No contemporaneous account of Li Chun’s method survives; what we have is the bridge itself and a handful of later dynastic references. He was a master craftsman from Zhao Commandery, not a titled government engineer. The project ran from around 595 to 605 CE, a decade of cutting and fitting 28 limestone voussoirs into an arch bound with iron butterfly joints — dovetail clamps bedded into the stone that allow slight flex rather than rigid fracture under load shifts. He built the arch as a segmental arc, using only 84 degrees of a circle rather than the standard 180 of a full semicircle, which is why the profile looks drawn rather than humped.

The more radical move was in the spandrels — the roughly triangular zones of solid fill between the arch curve and the flat deck above it. Convention said you filled these solid. Li Chun punched four smaller arches through them, two per shoulder, leaving the stone open where a lesser engineer would have stacked it. This shed an estimated 700 tons of dead weight from the structure. During the Jiao River’s seasonal floods, water passed through the openings rather than battering a solid stone face. The bridge has survived at least ten major floods, eight wars, and a magnitude 7.6 earthquake in 1966 whose epicenter was forty kilometers away. The physics, it turns out, were impeccable.

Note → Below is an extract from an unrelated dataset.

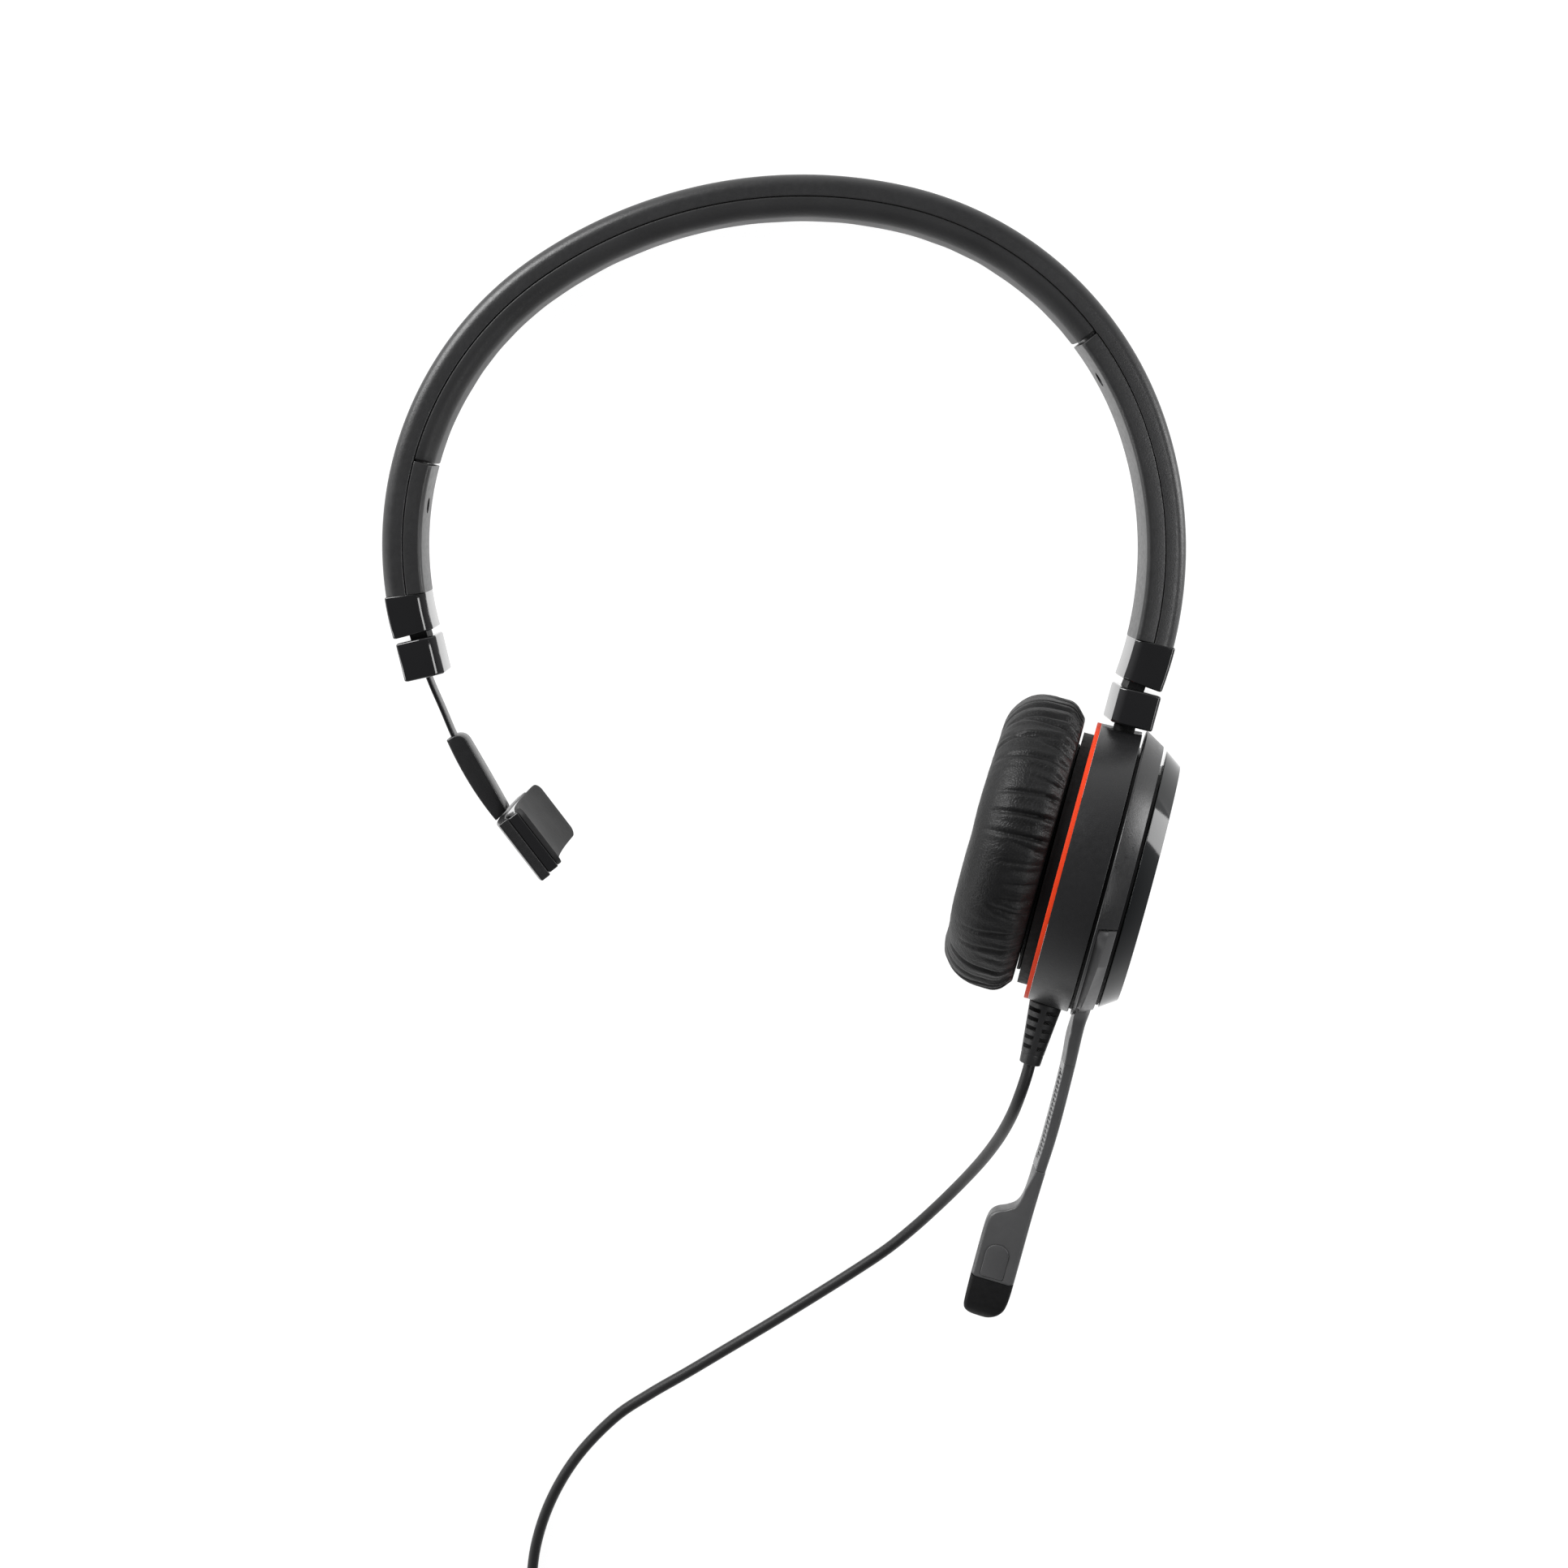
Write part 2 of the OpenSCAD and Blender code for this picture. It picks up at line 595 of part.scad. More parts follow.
module boom_flex_lower() {
    color(grey) in_cup() {
        translate([boom_in + 0.5, flex_end + 0.05, -3.4]) cube([boom_out - boom_in - 0.5, flex_mid - 1 - flex_end, 6.8]);
        translate([hinge_a, flex_mid, -3.4]) cylinder(r = 1.45, h = 6.8);
        for (i = [0:bead_count - 1]) translate([boom_in + 0.3, flex_end + 0.6 + i * bead_pitch, -3.1])
            cube([0.8, 1, 6.2]);
    }
}
mic_in = 3.5;
mic_out = 13;
mic_seam = -91;
module mic_outline(y0) {
    polygon(concat(
        [[boom_in + 0.2, flex_end], [boom_out - 0.1, flex_end], [mic_out + 0.1, -76], [mic_out, y0]],
        curve([mic_out, y0], [(mic_in + mic_out) / 2, y0 - 1.2], [mic_in, y0 + 1.2], 6),
        curve([mic_in + 0.6, -80], [mic_in + 1.2, -77], [mic_in + 3.6, -76], 5),
        curve([mic_in + 5, -75.2], [boom_in, -74], [boom_in + 0.2, -71], 5)));
}
module mic_housing() {
    color(grey) in_cup() difference() {
        translate([0, 0, -5]) linear_extrude(10) mic_outline(mic_seam);
        translate([8.3, -85.5, -2.4]) cylinder(r = 3.1, h = 4.8);
        translate([8.3, -85.5, 4.2]) mic_panel(0.05, 2);
        translate([8.3, -85.5, 0]) cylinder(r = 1, h = 4.5);
    }
}
module mic_capsule() {
    color(steel) in_cup() translate([8.3, -85.5, -1.4]) cylinder(r = 3, h = 2.8);
}
module mic_panel(grow, h) {
    linear_extrude(h) polygon(round_rect([-2.4 - grow, -3.6 - grow], [2.4 + grow, 3.6 + grow], 1.6));
}
module mic_port_panel() {
    color(grey) in_cup() translate([8.3, -85.5, 4.2]) difference() {
        mic_panel(0, 0.7);
        for (i = [-1:1]) translate([0, i * 1.8, -1]) cylinder(r = 0.5, h = 3);
    }
}
module mic_tip() {
    color(soft) in_cup() translate([0, 0, -5]) linear_extrude(10) polygon(concat(
        curve([mic_in, mic_seam + 1.1], [(mic_in + mic_out) / 2, mic_seam - 1.3], [mic_out, mic_seam - 0.1], 6),
        curve([mic_out - 0.1, -boom_reach + 3.5], [mic_out - 0.6, -boom_reach - 0.2], [8.2, -boom_reach], 6),
        curve([8.2, -boom_reach], [4, -boom_reach + 0.2], [mic_in, -boom_reach + 5.5], 6)));
}

// ---- cord ----
module tube(p, r, sides = 8) {
    last = len(p) - 1;
    rings = [for (i = [0:last])
        let (t = unit(at(p, i + 1) - at(p, i - 1)), side = unit(cross(t, [0, 0, 1])), up = cross(side, t))
        [for (k = [0:sides - 1]) p[i] + r * (cos(k * 360 / sides) * side + sin(k * 360 / sides) * up)]];
    walls = [for (i = [0:last - 1]) for (k = [0:sides - 1]) let (m = (k + 1) % sides)
        [i * sides + k, i * sides + m, (i + 1) * sides + m, (i + 1) * sides + k]];
    polyhedron([for (ring = rings) each ring], concat(
        walls, [[for (k = [sides - 1:-1:0]) k], [for (k = [0:sides - 1]) last * sides + k]]));
}
module cord_lead() {
    color(matte) tube(smooth(lead_route), cord_d / 2);
}
module cord_tail() {
    color(matte) tube(smooth(tail_route), cord_d / 2);
}
// Half the width of the band of turns, and their height
coil_half = cord_pitch * coil_turns / coil_layers / 2 + cord_d / 2;
coil_h = cord_pitch * (coil_layers - 1) + cord_d;
module cord_coil() {
    color(matte) translate([coil_c.x, coil_c.y, 0]) rotate_extrude()
        translate([coil_r - coil_half, 0]) square([2 * coil_half, coil_h]);
}
// Strap over the turns
module coil_tie() {
    t = 0.8;
    color(soft) translate([coil_c.x, coil_c.y, 0]) rotate([0, 0, 40]) difference() {
        translate([coil_r - coil_half - t - 0.3, -3, 0]) cube([2 * coil_half + 2 * t + 0.6, 6, coil_h + t]);
        rotate_extrude() translate([coil_r - coil_half, -1]) square([2 * coil_half, coil_h + 1]);
    }
}
// Turns a profile drawn as (radius, distance from the cord's end) about the plug's axis
module about_plug() {
    translate(plug_at) rotate([0, 90, 0]) rotate_extrude() children();
}
module plug_relief() {
    color(matte) about_plug()
        polygon([[0, 0], [1.8, 0], [2, 0.3], [3, plug_relief_len], [0, plug_relief_len]]);
}
module plug_body() {
    a = plug_relief_len;
    b = a + plug_body_len;
    color(matte) about_plug() polygon([
        [0, a], [3.2, a], [3.7, a + 0.8], [3.7, b - 1.5], [3.4, b - 0.6], [2.9, b], [0, b]]);
}
// Sleeve, two rings and a tip
contacts = [[0, 5.2], [5.9, 7.9], [8.6, 10.6]];
module plug_contacts() {
    foot = plug_relief_len + plug_body_len;
    color(brass) about_plug() translate([0, foot]) {
        for (c = contacts) translate([0.8, c[0]]) square([jack_r - 0.8, c[1] - c[0]]);
        polygon([[0, 11.3], [jack_r - 0.1, 11.3], [jack_r, 11.7], [1.15, 12.4], [jack_r, 12.9],
            [1.2, jack_len - 0.4], [0.5, jack_len], [0, jack_len]]);
    }
}
module plug_insulators() {
    foot = plug_relief_len + plug_body_len;
    color(gloss) about_plug() translate([0, foot]) {
        square([0.78, 11.28]);
        for (y = [5.2, 7.9, 10.6]) translate([0.5, y + 0.02]) square([jack_r - 0.53, 0.66]);
    }
}

band_shell();
band_spring();
band_liner();
band_pad();
left_end_cover();
right_end_cover();
cover_screws();
left_end_collar();
right_end_collar();
detent_springs();
left_slider_block();
left_slider_tongue();
temple_strip();
temple_arm();
temple_foot();
temple_pad_carrier();
temple_pad();
right_slider_block();
right_slider_tongue();
swivel_pin();
swivel_block();
tilt_pins();
cup_housing();
accent_ring();
speaker_baffle();
speaker_frame();
speaker_magnet();
speaker_diaphragm();
voice_coil();
speaker_grille();
cushion_ring();
ear_cushion();
boom_hub();
housing_screws();
rear_cap();
rear_cap_disc();
circuit_board();
boom_stop_pin();
strain_relief();
cord_lead();
cord_coil();
cord_tail();
coil_tie();
plug_body();
plug_relief();
plug_contacts();
plug_insulators();
boom_ring();
boom_arm();
boom_flex_upper();
boom_flex_lower();
mic_housing();
mic_capsule();
mic_tip();
mic_port_panel();
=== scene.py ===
"""Mono office headset lying on its side, with its cord, on a pale floor.

Shapes are drawn in millimetres in one of four frames and come out in metres in the row frame:
HEAD (x across, y up the head, z across the band), STEM (y up the ear cup's stem),
CUP (x along the cup's axis away from the head, y up, z forward) and FLAT (the row frame itself).
"""
import json
import math
import random

import bmesh
import bpy
from mathutils import Matrix, Vector, noise


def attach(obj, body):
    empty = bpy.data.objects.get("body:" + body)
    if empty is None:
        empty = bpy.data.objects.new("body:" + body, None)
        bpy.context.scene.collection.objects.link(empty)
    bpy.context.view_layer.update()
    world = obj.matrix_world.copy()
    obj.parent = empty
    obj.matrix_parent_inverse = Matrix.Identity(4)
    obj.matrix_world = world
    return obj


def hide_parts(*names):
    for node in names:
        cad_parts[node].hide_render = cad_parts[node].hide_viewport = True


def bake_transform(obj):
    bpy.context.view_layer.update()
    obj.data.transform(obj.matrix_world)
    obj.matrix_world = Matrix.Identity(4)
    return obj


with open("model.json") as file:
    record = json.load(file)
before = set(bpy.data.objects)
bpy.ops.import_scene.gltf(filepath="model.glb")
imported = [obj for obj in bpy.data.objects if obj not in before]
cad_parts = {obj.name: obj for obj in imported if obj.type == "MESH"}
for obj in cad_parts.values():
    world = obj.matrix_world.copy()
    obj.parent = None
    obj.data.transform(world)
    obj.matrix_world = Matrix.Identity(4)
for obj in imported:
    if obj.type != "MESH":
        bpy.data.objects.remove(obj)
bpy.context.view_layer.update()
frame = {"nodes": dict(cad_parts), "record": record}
NODES = frame["nodes"]


# ---------------------------------------------------------------- frames

STEM_AT = (64.6, -63.6, 0)
STEM_LEAN = 14.2
STEM_A = 4.8
CUP_TURN = 8.9


def turn(degrees, axis):
    return Matrix.Rotation(math.radians(degrees), 4, axis)


def shift(x, y, z):
    return Matrix.Translation((x, y, z))


FLAT = Matrix.Scale(0.001, 4)
HEAD = FLAT @ shift(-0.72, 40.1, 20.82) @ turn(-3.6, "Y") @ turn(-9.24, "X")
STEM = HEAD @ shift(*STEM_AT) @ turn(-STEM_LEAN, "Z")
CUP = STEM @ turn(-CUP_TURN, "Y") @ shift(-STEM_A, 0, 0)


def direction(degrees):
    a = math.radians(degrees)
    return Vector((math.cos(a), math.sin(a)))


# ---------------------------------------------------------------- camera, stage and lights

scene = bpy.context.scene
scene.view_settings.view_transform = "Standard"


def link(name, data):
    obj = bpy.data.objects.new(name, data)
    scene.collection.objects.link(obj)
    return obj


def place_camera():
    data = bpy.data.cameras.new("camera")
    data.lens = 59.87
    data.sensor_width = 36
    data.clip_end = 20
    camera = link("camera", data)
    spot = HEAD @ Vector((-6.95, 23.68, 549.02))
    turned = HEAD.to_quaternion().to_matrix().to_4x4() @ turn(-0.725, "Y") @ turn(-7.2, "X")
    camera.matrix_world = Matrix.Translation(spot) @ turned
    scene.camera = camera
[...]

About seventy years after the bridge was completed, a Tang dynasty official named Zhang Jiazhen stood on it and wrote an inscription that is still quoted: “How lofty is the flying arch. How large is the opening, yet without piers. Such a master-work could never have been achieved if this man had not applied his genius.” The Sui dynasty had already collapsed by then, replaced by the Tang. Li Chun was almost certainly dead. The observation that a vanished empire had produced something the current one could only stand on and admire was not lost on anyone.

Roman bridge engineers — the Pont du Gard, Trajan’s crossing of the Danube — built magnificently, but on the conventional full-circle arch with solid spandrels. Li Chun’s flatness ratio was not matched in European stone arch construction until the Ponte Vecchio in Florence in 1345 — 740 years later — and open-spandrel stone bridges of comparable sophistication did not appear in Europe until the mid-nineteenth century. The architectural historian Liang Sicheng surveyed the Anji Bridge in 1933, made precise measurements and photographs, and was, by his own account, astonished. The American Society of Civil Engineers designated it an International Historic Civil Engineering Landmark in 1991.

The Sui dynasty that commissioned the bridge lasted thirteen years. The bridge is now in its fifteenth century.